A willow tree brought her father back. She leaned her head against his knee. He stroked her hair while he read his newspaper. Her mother knelt in her garden and whispered to the flowers.

“I’ve never seen anyone heal as quickly as you do,” the tattooist told her. He seemed tired, as if he felt it all, too.

She nodded and took the needle from him. “May I try?”

“Don’t hurt yourself,” he said.

“Isn’t that what this is all about?” she asked, holding the needle like a writer holds a pen, poised to express herself.

“No,” he said. And he went up his steps. She waited until she heard his heavy breathing and then she began drawing.

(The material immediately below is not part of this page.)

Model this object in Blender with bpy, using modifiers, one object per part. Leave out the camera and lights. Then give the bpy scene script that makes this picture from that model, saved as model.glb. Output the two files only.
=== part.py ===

She tried a flower but it turned into a warped sun, bringing back a summer when she was four and Bobbie was pushing his fingers between her legs while he held onto something between his legs. Rose laughed at his face, funny Bobbie, until he hurt her and she started to cry and wondered where her mother was. The sun was too hot and the flowers were dying.

“Momma,” she whispered.

She tried tattooing flowers again, this time on her thighs. First violets, then roses, gardenias, rhodies; a garden bloomed on her skin and she was next to her mother in the dirt. Her mother was crying, the tears making paths through the dust on her face. “What’s wrong? What’s wrong?” Rose asked. She was ten and her throat hurt from trying not to cry. Bobbie lurked in the bushes somewhere, always waiting, and Momma cried.

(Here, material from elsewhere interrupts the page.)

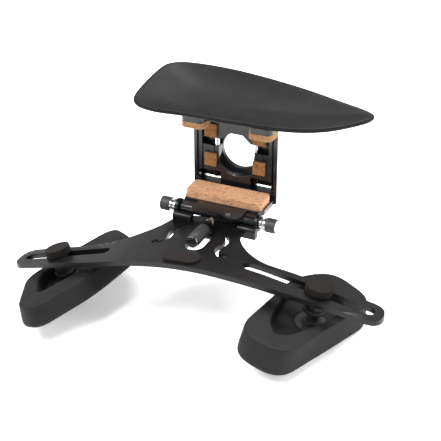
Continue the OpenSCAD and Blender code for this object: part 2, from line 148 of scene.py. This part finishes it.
def metal(name, color, rough, stretch):
    m, _, links, shader = material(name, color, rough, 1.0)
    streak = noise(m, 1.2, 5, stretch)
    links.new(spread(m, streak, rough * 0.6, rough * 1.5), shader.inputs["Roughness"])
    dull = [c * 0.85 for c in color]
    links.new(ramp(m, streak, [(0.35, dull), (0.65, color)]), shader.inputs["Base Color"])
    links.new(bump(m, streak, 0.01), shader.inputs["Normal"])
    return m


def ribbed(name, color, rough, pitch, axis, depth):
    """Moulded grip with shallow ribs around an axis."""
    m, n, links, shader = material(name, color, rough)
    wave = n.new("ShaderNodeTexWave")
    wave.bands_direction = axis
    wave.inputs["Scale"].default_value = 0.314 / pitch
    links.new(place(m), wave.inputs["Vector"])
    ribs = bump(m, wave.outputs["Fac"], depth)
    links.new(bump(m, noise(m, 2.2, 3), 0.02, ribs), shader.inputs["Normal"])
    pale = [c * 1.5 for c in color]
    links.new(ramp(m, noise(m, 0.5), [(0.3, color), (0.75, pale)]), shader.inputs["Base Color"])
    links.new(spread(m, noise(m, 0.7), rough - 0.06, rough + 0.08), shader.inputs["Roughness"])
    return m


def cork(name, pale, mid, dark, grain, streaky):
    m, n, links, shader = material(name, mid, 0.85)
    grains = cells(m, grain)
    body = ramp(m, noise(m, grain * 0.8, 6, (streaky, 1, 1)), [(0.3, mid), (0.62, pale)])
    patch = n.new("ShaderNodeSeparateColor")
    links.new(grains.outputs["Color"], patch.inputs["Color"])
    tint = ramp(m, patch.outputs["Red"], [(0.0, (0.62, 0.52, 0.45)), (0.35, (1, 1, 1))])
    speck = ramp(m, noise(m, grain * 1.7, 5, (streaky * 1.3, 1, 0.7)), [(0.33, dark), (0.41, (1, 1, 1))])
    links.new(multiply(m, multiply(m, body, tint, 0.6), speck, 0.8), shader.inputs["Base Color"])
    low = bump(m, grains.outputs["Distance"], 0.12)
    links.new(bump(m, noise(m, grain * 2.5, 4), 0.08, low), shader.inputs["Normal"])
    links.new(spread(m, noise(m, grain), 0.75, 0.95), shader.inputs["Roughness"])
    return m


def felt(name, color):
    m, n, links, shader = material(name, color, 0.95)
    fuzz = noise(m, 3.2, 8)
    pale = [c * 1.7 for c in color]
    dark = [c * 0.6 for c in color]
    links.new(ramp(m, fuzz, [(0.35, dark), (0.65, pale)]), shader.inputs["Base Color"])
    links.new(bump(m, fuzz, 0.2), shader.inputs["Normal"])
    shader.inputs["Sheen Weight"].default_value = 0.03
    shader.inputs["Specular IOR Level"].default_value = 0.1
    shader.inputs["Sheen Roughness"].default_value = 0.5
    return m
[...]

The tattooist came down the stairs when it was morning. He looked at her thighs.

“You’re an artist,” he said.

“The agony and the ecstasy?” she said. “I’m my own Sistine Chapel.” She held up the needle. “Will you do my back?”

“Why?”

“I have to remember,” she said.

“But wasn’t it nice before?” he said. “When you knew nothing?”

She shook her head. “I knew nothing when I was two years old and look what happened.”

“You hardly scab,” he said.

“I go straight to scarring,” she said.

She took off her shirt and camisole. She didn’t care if he saw her. He made holes in her back and let the ink soak in, making the memories permanent. They could be wiped from her brain but not from her skin.

“What have you drawn?” she asked when he paused.

“Can’t you tell?” he said. “Don’t you remember being a kid in the bathtub with your brother or sister? You’d wipe the other guy’s back and then put soap on it and draw, usually words, and the other person would have to guess.”

“I didn’t have any brothers and sisters,” she said. “But I do remember a cousin, Mary, and we played together. Sometimes we took baths together, when we were real little and we’d do that. Yes, I remember now.” It had been nice to touch her and to be touched by her. They were each the other’s drawing boards. They got water and soap everywhere. “We floated little plastic ships in the water and pretended we were seeing the world.”

“That’s what I put on your back,” he said.

She got up and went into the bathroom where there was a full-length mirror and looked at herself. Two girls stood on a sailing ship. They held hands and waved to the mermaids in the water. The ship bobbed in the waves. A flag with a rose on it flapped in the breeze.

Rose smiled. Some of the memories were good.

She went back into the room where the tattooist sat.